Multiple cloud providers have issued security advisories confirming that their managed Kubernetes services (such as AKS, EKS, and GKE) have been patched or are in the process of being patched. Enterprise users running self-managed clusters need to assess the risk and implement fixes on their own.

Notably, in large model training scenarios, checkpoint saving and restoration operations often involve substantial file I/O — precisely the type of scenario most likely to trigger this vulnerability. Operations teams should prioritize patching node pools that host training workloads.
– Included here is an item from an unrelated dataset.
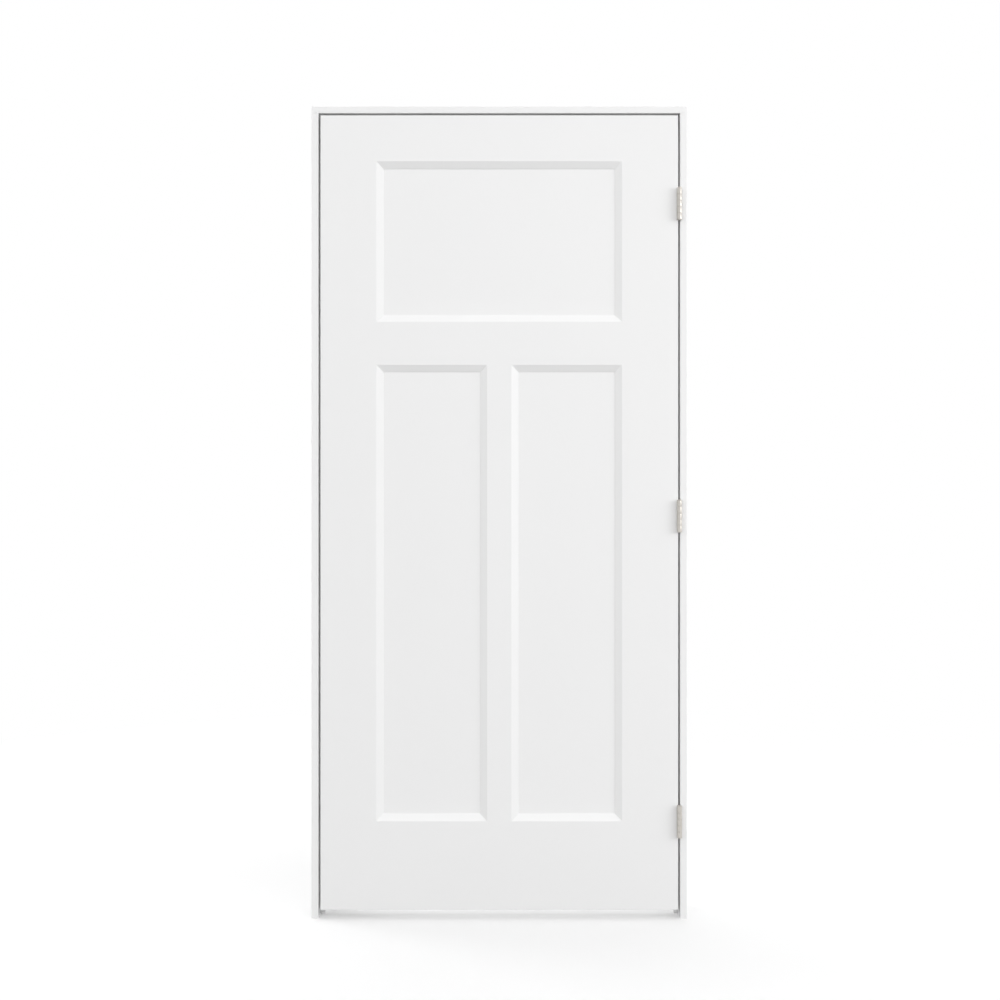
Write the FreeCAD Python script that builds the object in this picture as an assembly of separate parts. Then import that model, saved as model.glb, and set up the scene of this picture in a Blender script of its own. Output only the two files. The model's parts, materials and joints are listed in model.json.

Outlook and Recommendations

The CVE-2026-31431 incident serves as yet another reminder that as AI workloads migrate en masse to cloud-native infrastructure, container security has become a critical component of AI security. Enterprises are advised to adopt the following long-term measures:

  • Establish a K8s Security Baseline: Regularly scan cluster security configurations using tools such as kube-bench.
  • Implement Zero-Trust Network Policies: Enforce strict NetworkPolicy isolation for AI training clusters.
  • Automate Vulnerability Response: Integrate CVE monitoring into MLOps pipelines to enable automated assessment and deployment of security patches.

Security is never a trivial matter — especially when your clusters host large model assets worth millions of dollars. Any unpatched vulnerability could lead to incalculable losses.